Re: Problem with File Handler
by BrowserUk (Patriarch) on Jun 10, 2004 at 21:08 UTC

    If you want to use an array to hold your file handles you can do it this way.

    my @filez; open $filez[ $_ ], ">data/file$_.dat" or die $! for 0..2; for my $i ( 0..2 ) { print { $filez[ $i ] } 'somedata'; #required ^..............^ } close $filez[ $_ ] for 0..2;

    Examine what is said, not who speaks.
    "Efficiency is intelligent laziness." -David Dunham
    "Think for yourself!" - Abigail
Re: Problem with File Handler
by graff (Chancellor) on Jun 10, 2004 at 23:09 UTC
    In order to manage an array of file handles, your code will be much cleaner and clearer if you use FileHandle (which is part of the core distribution -- every perl installation has it).

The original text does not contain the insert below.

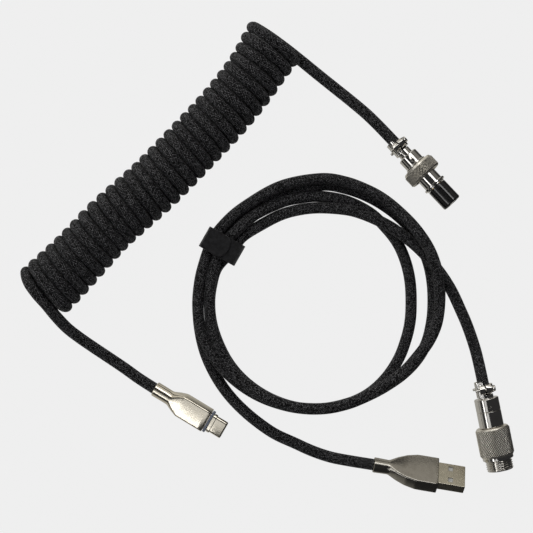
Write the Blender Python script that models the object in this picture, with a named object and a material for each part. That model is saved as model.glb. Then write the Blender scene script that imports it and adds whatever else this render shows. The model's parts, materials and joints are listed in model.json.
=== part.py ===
"""Detachable keyboard cable set: a coiled USB-C cable with an aviator plug, and a host
cable with an aviator socket and a USB-A plug, wound into a loop under a fabric tie.
Sizes are in millimetres and are scaled to metres as the meshes are made; +Z is up."""

import math

import bmesh
import bpy
from mathutils import Matrix, Vector

MM = 0.001
UP = Vector((0, 0, 1))
GAP = 0.3  # clearance between neighbouring solids
SMOOTH_ANGLE = math.radians(35)

# Layout: X and Y of the whole set's middle, which becomes the origin
SET_MIDDLE = (0.62, 5.2)

# Cord
CORD_DIAMETER = 5.1
CORD_POINT_STEP = 15.0
CORD_BEVEL_RESOLUTION = 3

# Coil: a close-wound helix, here one fat tube
COIL_DIAMETER = 25.6
COIL_MIDLINE = ((-98.0, -9.7), (-88.6, -1.8), (-79.4, 8.0), (-70.0, 17.7), (-60.1, 26.6),
                (-50.4, 35.4), (-41.1, 44.9), (-32.1, 54.4), (-23.1, 64.0), (-14.5, 74.0),
                (-6.5, 84.6), (1.0, 97.2))

# Connector axes: rear end and a point ahead, in the layout
USB_C_REAR = (-49.7, -54.5, 3.7)
USB_C_AHEAD = (-25.9, -68.6, 6.1)
USB_C_ROLL = 15.0
USB_A_REAR = (47.4, -87.8, 8.0)
USB_A_AHEAD = (75.6, -92.5, 8.0)
USB_A_ROLL = -46.0
PLUG_REAR = (56.2, 55.9, 5.9)
PLUG_AHEAD = (81.6, 28.3, 10.6)
SOCKET_REAR = (95.7, -50.6, 7.9)
SOCKET_AHEAD = (103.6, -89.7, 7.9)
TIE_MIDDLE = (-19.7, 9.0, 0.0)
TIE_AHEAD = (-14.74, 17.68, 0.0)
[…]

This way, you get to use normal scalars that are references to file handles. It's just nicer.
Re: Problem with File Handler
by calin (Deacon) on Jun 10, 2004 at 19:08 UTC

    file1 is a bareword and it's not allowed by use strict refs;. Try:

    my @filez = ('file1', 'file2');

    or

    my @files = qw/file1 file2/;

    Update: text above striked through (wrong answer). The real problem is that strict refs doesn't allow passing typeglobs by symbolic reference.